ANYWAY. After this week of murder mysteries I went to the local charity shop and there was a copy of a book from 1984 called Delightful Murder: A Social History of the Crime Story by Ernest Mandel, so I bought it and brought it home and opened it to a random page and saw this:
In a brilliant flash of intuition, Walter Benjamin once observed that a traveller reading a detective story on a train is temporarily suppressing one anxiety with another. Travellers fear the uncertainties of travel, of reaching their destinations, of what will happen when they get there. They temporarily suppress (and thus forget) that fear by getting involved in innocent fears about crime and criminals that, they well know, are unrelated to their personal fate.
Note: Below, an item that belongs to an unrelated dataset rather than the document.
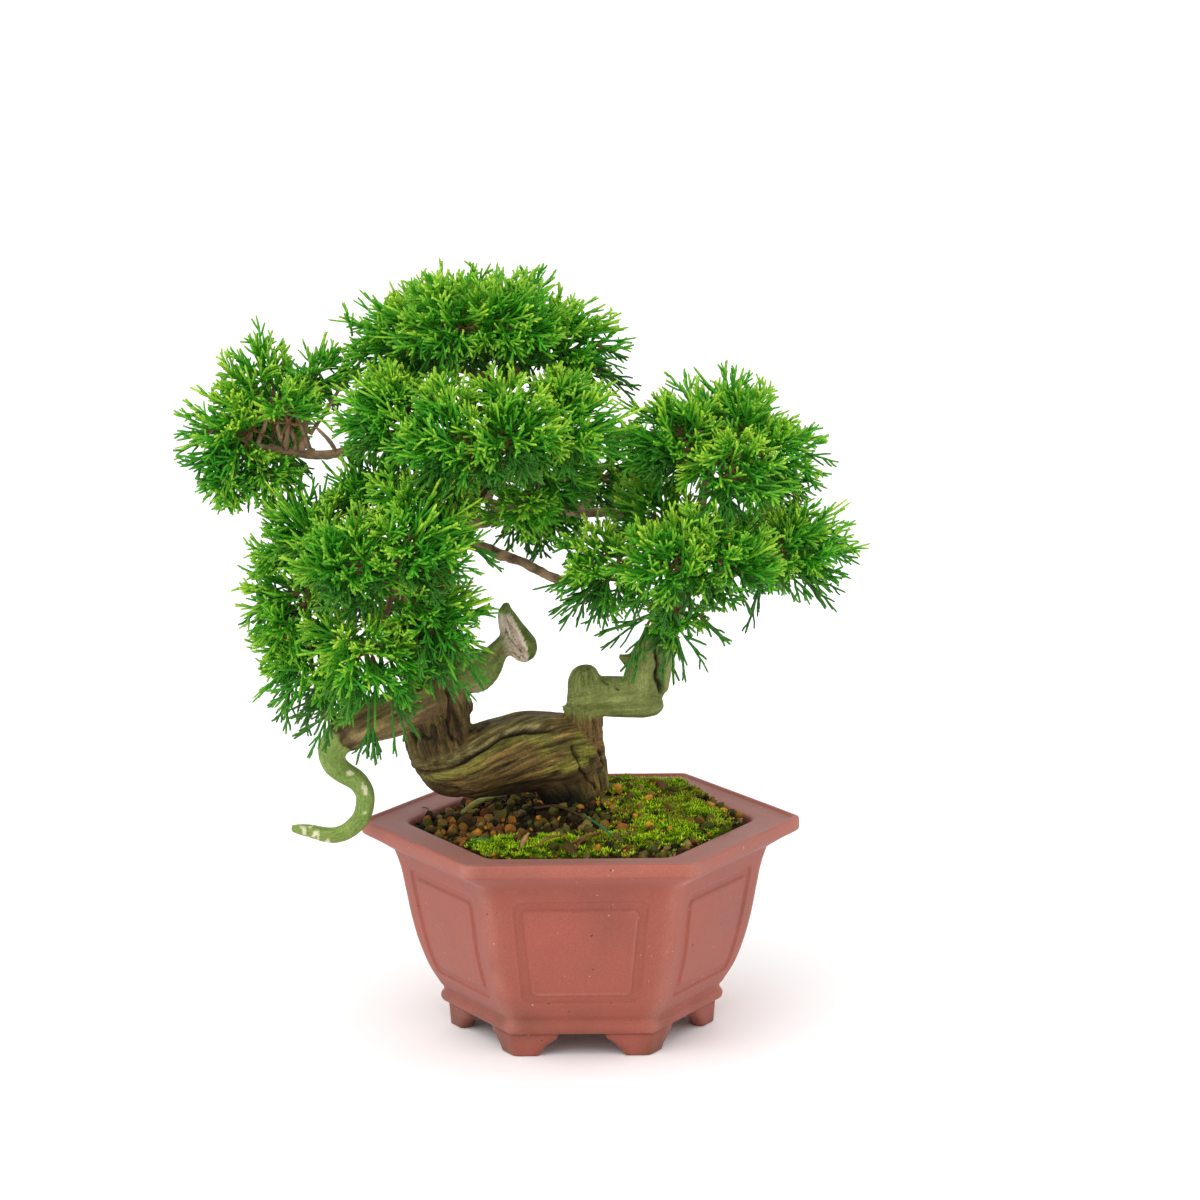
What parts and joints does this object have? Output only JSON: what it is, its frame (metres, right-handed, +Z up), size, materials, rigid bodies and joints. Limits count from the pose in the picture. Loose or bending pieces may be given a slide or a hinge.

God okay FINE, Ernest Mandel, Marxist economist and long-time leader of the Fourth International, you got me, I guess I've been reading all this Rex Stout because I'm stressed about my edits and what happens once I've finished them, ugh.
Mandel's book as a whole is so exactly what you'd imagine it to be from the title and the writer. Here is my favourite passage so far:
The clues must be all up front. No secret substitution of one identical twin for another is allowed, no secret passages out of rooms supposedly locked from the inside. The reader must be surprised when the murderer's identity is revealed, and with no violation of 'fair play'. Agatha Christie is thus aptly called the 'queen of deception'. And indeed, to practise the art of deception while 'playing fair' is the very quintessence of the ideology of the British upper classes.
That last sentence! Is it... true? Is it perceptive? I am so gobsmacked by the rhetoric of it that I can't even think about whether it makes any sense, if I try my brain just swerves and I end up reading it again and going "god what a huge position to take in such a throwaway line, amazing".